Frankly, my guess is that SVN will be fine, but never having hosted an SVN
server I have no idea what kind of machine / network connection it takes to do
it well. I have no idea what kind of machine OSL will host on, what sort of
network they have, and what other apps will be running on the server. We
basically don't have any idea of the current average and peak load on the
boost CVS repository. Basically it's a shot in the dark from my view -- I
have no idea if making this move will be better or worse.

Of course just setting up an experimental boost repository in SVN at OSL won't
put any load on the SVN server. Since it will just be for experimentation
there won't be users doing updates, developers will just be tinkering, etc.
It won't validate that the goal of the effort will be met -- only serve as a
way to get developers familiar with SVN. So that's where the idea of
intentionally loading the server comes in. It ensures that we at least give
it some sort of tryout...

> > My point was that CVS/Sourceforge has been mostly handling whatever
> > the concurrent load is today. Yes, there's a stuck lock, slow
> > updates
> and commits, and logs, ...

As I said, I see more than adequate CVS performance and a couple others also
seem reasonably satisfied as well. I don't see constant complaints on the
list about CVS. So from my view there's no rush for this. But I recognize
there are others interacting with CVS might have a different view.

> The slowness we're seeing in CVS would be there regardless of how
> much server support we had.
> ...slight rearrangement of points...
> Much of the slowness when you update occurs entirely on your local machine.

I have a smoking machine on my desk -- I assure you it is faster than the CVS
server ;-) Seriously though, this assertion is irrelevant and unproveable.
The performance is impacted by lots of factors: server load, network speeds, etc.

> CVS just wasn't designed to scale to projects the size of Boost.

In terms of files, simultaneous users, what's the 'unit of size'? If you mean
number of files, well, I'll just disagree b/c I've worked on bigger projects
effectively with CVS (closed fast LAN, dedicated fast server, fast clients).
But probably more relevant, there are current open source projects much larger
than Boost that use CVS (try KDE for example). Maybe they just don't care
about performance -- I don't know. But anyway, we need to stop focusing on
what CVS is supposedly designed to do or not do and get back to why we want to
convert, what the benefits will be, and how we make sure we get the benefits
without stepping on a landmine.
> > If we knew what the average and peak load on the repository
> > was we could easily test that out that subversion/OSL would meet our
> > needs. But since we don't know I was just suggesting a test that
> > would give us information. If 10 people can't operate on the
> > respository at the same time then I'd be worried about converting.
> When you say "we all agree to pull down the whole repository at a
> certain time" I didn't think you were talking about only 10 people,
> doing the typical things that they might do.

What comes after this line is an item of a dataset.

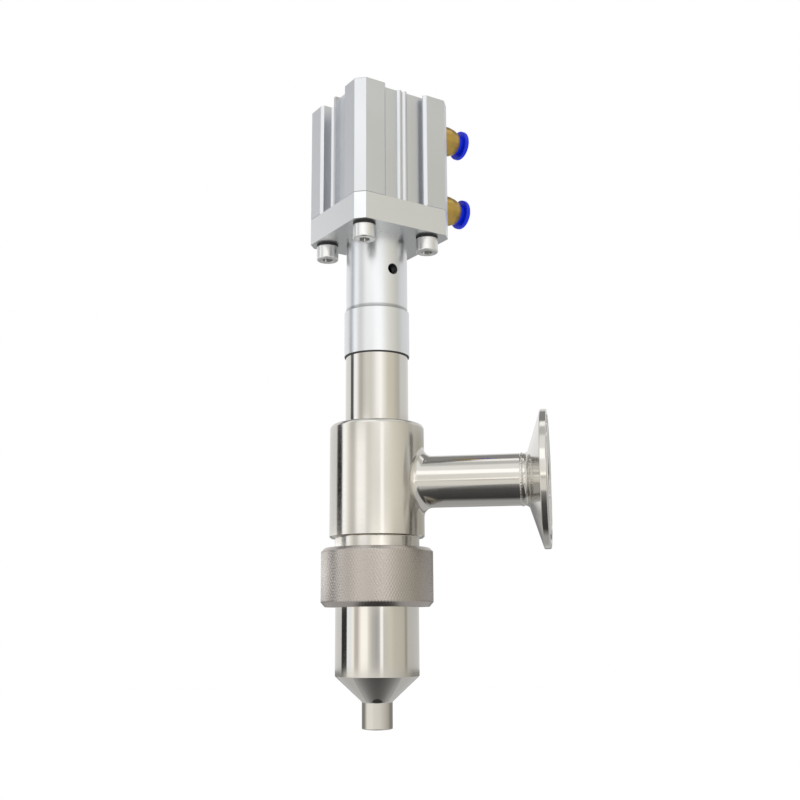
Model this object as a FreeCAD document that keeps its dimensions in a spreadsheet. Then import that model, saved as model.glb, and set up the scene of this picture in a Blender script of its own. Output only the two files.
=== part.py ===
import FreeCAD, Part

import math
import os
import re

import Sketcher

# Air-driven filling nozzle: a stainless tee with a knurled union nut and an outlet sleeve, and above it an
# adapter flange with a short-stroke air cylinder that lifts the valve stem off its conical seat.
# Row frame: origin at the centre of the outlet's end face, +Z up the valve axis, +X along the side inlet.
# The cylinder, its adapter and its fittings share a local frame turned about Z: there +X is the port side.

# Driving sizes in millimetres (degrees where it says so), from the outlet upwards.
SIZES = (
    ("tip_diameter", 11.0, "outlet tip, outside"),
    ("tip_bore", 8.0, "outlet bore"),
    ("tip_length", 9.3, "straight part of the tip"),
    ("tip_lip", 0.3, "chamfer at the outlet's rim"),
    ("cone_height", 8.95, "outside cone between tip and sleeve"),
    ("cone_wall", 2.0, "wall of the cone, square to it"),
    ("sleeve_diameter", 30.3, "outlet sleeve, outside"),
    ("sleeve_bore", 27.0, "outlet sleeve, inside"),
    ("sleeve_length", 29.8, "sleeve from the cone to the underside of its flange"),
    ("sleeve_flange_diameter", 33.0, "flange that hangs on the nut's lip"),
    ("sleeve_flange_thickness", 3.2, "flange on top of the sleeve"),
    ("union_gasket_thickness", 1.2, "gasket between sleeve and tee"),
    ("union_gasket_diameter", 32.4, "gasket, outside"),
    ("nut_diameter", 41.0, "union nut over its knurl"),
    ("nut_height", 19.3, "union nut"),
    ("nut_lip", 3.9, "inward lip at the nut's foot"),
    ("nut_lip_clearance", 0.2, "lip to sleeve, on the radius"),
    ("nut_chamfer", 1.3, "bevel at both rims of the nut"),
    ("nut_mouth", 0.8, "lead-in bevel of the nut's thread"),
    ("union_thread_diameter", 34.6, "thread on the tee's lower neck"),
    ("union_thread_length", 9.5, "thread on the tee's lower neck"),
    ("thread_clearance", 0.05, "threads and other screwed fits, on the radius"),
    ("relief_diameter", 31.0, "plain neck between thread and body"),
    ("relief_length", 5.25, "plain neck between thread and body"),
    ("body_diameter", 35.0, "tee body"),
    ("body_length", 41.85, "tee body"),
    ("body_shoulder", 1.6, "rounded top edge of the tee body"),
    ("body_foot_chamfer", 0.5, "bottom edge of the tee body"),
    ("chamber_diameter", 27.0, "product chamber in the tee"),
    ("roof_thickness", 12.0, "screwed roof above the chamber"),
    ("inlet_rise", 20.25, "inlet axis above the body's foot"),
    ("inlet_diameter", 19.0, "inlet tube, outside"),
    ("inlet_bore", 16.0, "inlet tube, inside"),
    ("inlet_blend", 3.4, "fillet between inlet branch and body"),
    ("branch_length", 24.0, "axis to the end of the tee's own branch"),
    ("inlet_tube_length", 29.1, "tube between branch and ferrule"),
    ("ferrule_length", 10.2, "ferrule from its weld to its face"),
    ("ferrule_diameter", 50.5, "clamp ferrule"),
    ("ferrule_rim", 2.4, "cylindrical rim of the ferrule"),
    ("ferrule_back_angle", 18.0, "slope of the ferrule's back, degrees"),
    ("ferrule_neck_blend", 1.7, "fillet between the ferrule's back and its neck"),
    ("face_groove_diameter", 43.5, "gasket groove in the ferrule's face"),
    ("face_groove_radius", 1.55, "section of the gasket groove"),
    ("weld_bead", 0.28, "height of the dressed weld bead"),
    ("weld_width", 1.2, "width of the dressed weld bead"),
    ("housing_diameter", 23.6, "seal housing between tee and collar"),
    ("housing_length", 25.8, "seal housing, the part that shows"),
    ("housing_foot_groove", 0.3, "fine turned line where the housing meets the body"),
    ("foot_thread_diameter", 20.8, "housing's thread in the tee's roof"),
    ("spigot_diameter", 19.2, "housing's thread in the collar"),
    ("spigot_length", 14.0, "housing's thread in the collar"),
    ("stem_diameter", 8.0, "valve stem"),
    ("stem_play", 0.05, "stem in its bush, on the radius"),
    ("stem_passage", 8.6, "bore of the housing round the stem"),
    ("bush_diameter", 14.0, "stem guide bush, body"),
    ("bush_length", 10.0, "stem guide bush, body"),
    ("bush_flange_diameter", 18.4, "stem guide bush, flange"),
    ("bush_flange_thickness", 1.5, "stem guide bush, flange"),
    ("seal_section", 2.8, "cord of the stem seals"),
    ("seal_land", 1.6, "metal under and between the stem seals"),
    ("housing_seal_section", 1.4, "cord of the seal on the housing's foot thread"),
    ("seal_play", 0.05, "seals to their seats"),
    ("adapter_gasket_thickness", 0.5, "black joint under the collar"),
    ("adapter_gasket_diameter", 24.2, "black joint under the collar"),
    ("collar_diameter", 24.7, "collar at the adapter's foot"),
    ("collar_length", 17.3, "collar at the adapter's foot"),
    ("collar_step", 0.35, "bevel on the collar's upper edge"),
    ("adapter_tube_diameter", 23.4, "adapter tube"),
    ("adapter_tube_length", 29.1, "adapter tube between collar and plate"),
    ("adapter_cavity", 16.0, "bore of the adapter tube"),
    ("leak_hole", 4.2, "leak hole in the adapter tube"),
    ("leak_hole_rise", 14.75, "leak hole above the collar"),
    ("plate_thickness", 10.2, "adapter plate"),
    ("actuator_turn", 42.5, "port side, turned from the inlet about the axis, degrees"),
    ("block_half_width", 20.0, "barrel and plate, axis to the three plain sides"),
    ("block_port_reach", 22.0, "barrel and plate, axis to the port side"),
    ("block_chamfer", 3.2, "corner bevels of barrel and plate"),
    ("recess_half_width", 8.6, "shallow recess in the barrel's sides"),
    ("recess_depth", 3.2, "shallow recess in the barrel's sides"),
    ("recess_bevel", 1.0, "bevels at both edges of the recess"),
    ("recess_offset", 0.9, "recesses beside the port side, moved towards the ports"),
    ("lip_thickness", 0.4, "lips that overhang the recess behind its bevels"),
    ("lip_reach", 1.2, "undercut behind the lips"),
    ("rib_depth", 2.0, "barrel's side to the crests of the pair of ribs"),
    ("rib_inner", 0.9, "pair of ribs, inner edge of the crest from the middle"),
    ("rib_outer", 1.5, "pair of ribs, outer edge of the crest from the middle"),
    ("rib_bevel", 0.75, "bevels of the ribs"),
    ("left_recess_depth", 5.2, "rear half of the recess opposite the ports"),
    ("left_foot_bevel", 0.9, "bevel at the foot of that half's wall"),
    ("left_rib_depth", 1.1, "barrel's side to the crest of the single rib opposite the ports"),
    ("left_rib_rear", 0.9, "single rib, its rear side from the middle"),
    ("left_rib_front", 0.35, "single rib, its front side from the middle"),
    ("block_edge", 0.3, "broken edges of the barrel's ends"),
    ("cylinder_bore", 25.0, "air cylinder"),
    ("cover_bore", 27.0, "counterbores for the covers"),
    ("cover_clearance", 0.05, "covers in their counterbores, on the radius"),
    ("stroke", 12.0, "lift of the valve"),
    ("piston_length", 13.5, "piston"),
    ("piston_clearance", 0.1, "piston in its bore, on the radius"),
    ("stop_clearance", 0.3, "piston to its stops at either end of the stroke"),
    ("ring_thickness", 1.2, "retaining rings"),
    ("ring_slack", 0.1, "retaining rings in their grooves"),
    ("ring_depth", 0.6, "retaining rings, depth of their grooves"),
    ("ring_band", 2.0, "retaining rings, radial width"),
    ("ring_lug", 1.8, "retaining rings, radius of the lugs"),
    ("ring_lug_hole", 0.75, "retaining rings, radius of the plier holes"),
    ("front_ring_inset", 1.6, "barrel's foot to the front ring"),
    ("front_flange_thickness", 5.5, "front cover, flange"),
    ("front_nose_height", 3.1, "front cover, nose that stops the piston"),
    ("front_port_rise", 9.2, "front port above the barrel's foot"),
    ("rear_ring_inset", 0.8, "barrel's top to the rear ring"),
    ("rear_flange_thickness", 1.6, "rear cover, flange"),
    ("rear_gasket_thickness", 0.5, "rear cover gasket"),
    ("rear_nose_height", 4.6, "rear cover, nose that stops the piston"),
    ("rear_port_drop", 6.0, "rear port below the barrel's top"),
    ("nose_diameter", 18.0, "noses of both covers"),
    ("port_passage", 2.5, "drilling from port to bore"),
    ("port_thread", 5.0, "port thread"),
    ("port_thread_depth", 5.5, "port thread"),
    ("pad_width", 12.0, "low pad on the port side"),
    ("pad_height", 9.5, "low pad on the port side"),
    ("pad_proud", 0.9, "low pad on the port side"),
    ("rod_diameter", 12.0, "piston rod"),
    ("rod_play", 0.05, "rod in its bush, on the radius"),
    ("rod_reach", 11.8, "rod's end below the plate, valve closed"),
    ("rod_register", 2.0, "rod's end in the piston"),
    ("rod_bush_wall", 1.2, "rod bush"),
    ("rod_bush_length", 2.6, "rod bush"),
    ("rod_seal_section", 2.4, "cord of the rod seal"),
    ("cover_seal_section", 1.4, "cord of the front cover seal"),
    ("piston_seal_section", 2.6, "cord of the piston seal"),
    ("piston_seal_rise", 2.2, "piston's foot to the seal groove"),
    ("magnet_height", 3.0, "ring magnet"),
    ("magnet_depth", 3.0, "ring magnet, groove depth"),
    ("magnet_rise", 7.6, "piston's foot to the ring magnet"),
    ("piston_screw_diameter", 6.0, "screw that holds the piston on the rod"),
    ("piston_screw_head", 10.0, "its low head"),
    ("piston_screw_head_height", 3.0, "its low head"),
    ("piston_screw_grip", 12.0, "its thread in the rod"),
    ("stud_diameter", 6.0, "stem's upper thread"),
    ("stud_length", 14.0, "stem's upper thread above the lock nut"),
    ("lock_nut_height", 5.0, "lock nut between stem and rod"),
    ("lock_nut_flats", 10.0, "lock nut"),
    ("plug_nose_gap", 0.3, "seat's throat to the plug's nose"),
    ("plug_diameter", 15.2, "valve plug"),
    ("plug_barrel", 4.0, "straight part of the plug"),
    ("plug_shoulder", 2.0, "sloped top of the plug"),
    ("plug_neck", 10.6, "top face of the plug"),
    ("plug_stud_diameter", 5.0, "stem's lower thread, in the plug"),
    ("plug_stud_length", 6.5, "stem's lower thread, in the plug"),
    ("seat_clearance", 0.15, "plug to seat, square to the cone"),
    ("plug_seal_section", 1.9, "cord of the plug seal"),
    ("plug_seal_clearance", 0.1, "plug seal to seat"),
    ("plug_seal_contact", 6.3, "radius of the seat where the plug seal meets it"),
    ("screw_pitch", 28.0, "plate screws, spacing of their square"),
    ("screw_diameter", 5.0, "plate screws"),
    ("screw_grip", 10.0, "plate screws, thread in the barrel"),
    ("screw_head_diameter", 8.5, "plate screws, head"),
    ("screw_head_height", 5.3, "plate screws, head"),
    ("screw_head_edge", 0.45, "plate screws, bevel of the head"),
    ("screw_socket", 4.0, "plate screws, hexagon socket across flats"),
    ("screw_socket_depth", 2.6, "plate screws, hexagon socket"),
    ("screw_hole", 5.4, "plate, clearance holes"),
    ("screw_clearance", 0.05, "screws in tapped holes, on the radius"),
    ("rear_hole_diameter", 6.0, "tapped holes in the barrel's top"),
    ("rear_hole_depth", 14.0, "tapped holes in the barrel's top"),
    ("core_hole", 4.2, "drilling between the tapped holes of both ends"),
    ("washer_diameter", 8.4, "spring washers"),
    ("washer_thickness", 0.9, "spring washers"),
    ("washer_split_tilt", 25, "spring washers, slope of the split in degrees"),
    ("screw_first_turn", 20, "plate screws, angle of the first hexagon socket in degrees"),
    ("screw_turn_step", 35, "plate screws, angle from one hexagon socket to the next in degrees"),
    ("tap_reserve", 1.0, "tapped holes, deeper than the screws reach"),
    ("washer_slot", 0.9, "spring washers, their split"),
    ("fitting_thread_length", 4.0, "tube fittings, thread"),
    ("fitting_gasket_thickness", 0.8, "tube fittings, gasket"),
    ("fitting_gasket_diameter", 8.4, "tube fittings, gasket"),
    ("fitting_flats", 10.4, "tube fittings, hexagon"),
    ("fitting_flats_length", 3.6, "tube fittings, hexagon"),
    ("fitting_length", 14.7, "tube fittings, brass body"),
    ("fitting_bevel", 1.1, "tube fittings, bevel of the hexagon at the gasket"),
    ("fitting_taper", 1.25, "tube fittings, bell-shaped end at the collar, on the radius"),
    ("fitting_taper_length", 4.5, "tube fittings, bell-shaped end at the collar"),
    ("fitting_taper_blend", 3.0, "tube fittings, rounding of the bell-shaped end"),
    ("fitting_passage", 2.5, "tube fittings, bore of the thread"),
    ("tube_diameter", 6.1, "tube fittings, bore for the air tube"),
    ("tube_stop", 2.2, "gasket face to the end stop of the air tube"),
    ("tube_seat_length", 3.0, "bore that holds the air tube's end"),
    ("tube_seal_section", 1.1, "cord of the tube seal"),
    ("cartridge_bore", 8.4, "bore for seal, grab ring and collar"),
    ("grab_ring_thickness", 0.6, "grab ring"),
    ("collar_travel", 1.2, "release collar, push to release"),
    ("collar_reserve", 0.8, "release collar to the brass when pushed in"),
    ("collar_flange_diameter", 11.8, "release collar, flange"),
    ("collar_flange_thickness", 1.9, "release collar, flange"),
    ("collar_edge", 0.5, "release collar, rounded rim"),
    ("collar_neck_diameter", 8.2, "release collar, neck"),
    ("collar_neck_length", 6.3, "release collar, neck"),
)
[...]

Sorry, I was a little loose with my test plan definition -- 'all' wasn't a
wise word. As I said above, just putting the repository out there doesn't
test the performance -- so that's what I was trying to define. A test to make
sure the new perfomance will be good. 10 users doing checkout against the
repository would probably be a good test. 100 users would be a stress test.

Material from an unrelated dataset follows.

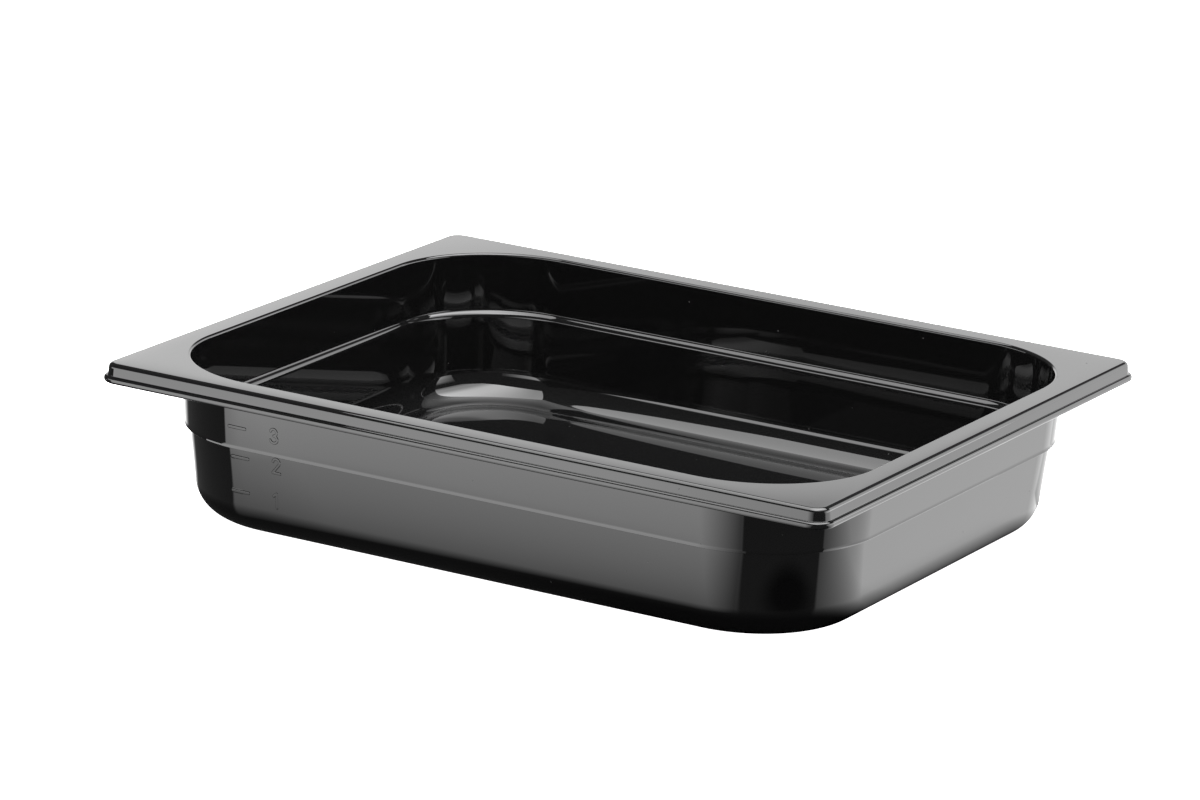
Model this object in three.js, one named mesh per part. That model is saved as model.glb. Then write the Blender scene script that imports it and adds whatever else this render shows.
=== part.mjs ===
// Half-size gastronorm food pan, 1/2 GN, shallow (65 mm / 2 1/2 in) depth class.
// One injection-moulded polycarbonate piece: a flat flanged rim with a turned-down
// skirt and rolled lip, large-radius corners, drafted walls with a stacking
// shoulder, a filleted flat floor and a shallow recess under the base.
//
// Millimetres, +Z up. X runs along the long side, Y along the short side.
// Origin: bottom centre of the pan, on the plane its base ring stands on.
import * as THREE from 'three';

// ---- driving dimensions -------------------------------------------------
const LENGTH = 325;          // outside of the rim lip, long side (1/2 GN)
const WIDTH = 265;           // outside of the rim lip, short side (1/2 GN)
const HEIGHT = 64;           // base ring to rim top

const LIP_T = 2.8;           // height of the rolled lip round the skirt's foot
const LIP_R = 1.2;           // edge rounding of the lip
const LIP_CORNER = 8;        // plan radius of the lip's corners
const SKIRT_DROP = 5.0;      // rim top to the top of the lip
const SKIRT_TOP_IN = 2.0;    // skirt face behind the lip's outside, at its top
const SKIRT_FOOT_IN = 1.5;   // the same at its foot: the skirt flares outwards
const SKIRT_WALL = 2.2;      // skirt thickness
const RIM_EDGE_R = 2.0;      // rounding between rim top and skirt
const RIM_T = 2.6;           // rim flange thickness

const WALL_IN = 10.0;        // outside of the wall behind the lip's outside, at rim level
const OUTER_CORNER = 49.9;   // plan radius of the wall corners, outside, at rim level
const MOUTH_CORNER = 48.9;   // plan radius of the mouth's corners; the wall thickens a little in them
const WALL_T = 3.0;          // wall thickness
const DRAFT = 4.1;           // wall draft, degrees
const MOUTH_R = 1.2;         // rounding of the mouth edge
const UNDER_RIM_R = 1.5;     // fillet between the wall and the rim's underside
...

> > -- changing all the boost web pages that talk about CVS
> Premature, IMO.

> > -- telling all the users to download and learn subversion clients
> Might be a good idea anyway.


> > -- creating SSL accounts (or whatever) at OSL for all boost
> > developers
> Premature, IMO.

How are we going to test the repository at OSL without this? Won't SSL be
required for development access? Running checkouts thru SSL is likely to be
slower and put more load on the server than without encrypting.

> > -- setup anonymous access to the repository
> Premature, IMO

Needed for performance testing.

> > -- converting the repository
> Might be a good idea anyway.

A foundational test in my mind.

> > -- getting regression testing switched over

I brought this list up to enumerate some of the costs of converting. There is
non-trivial cost and I would hope there would be enough benefit to justify the
costs. Personally I'm not sure I see it, but I'm willing to be pursuaded.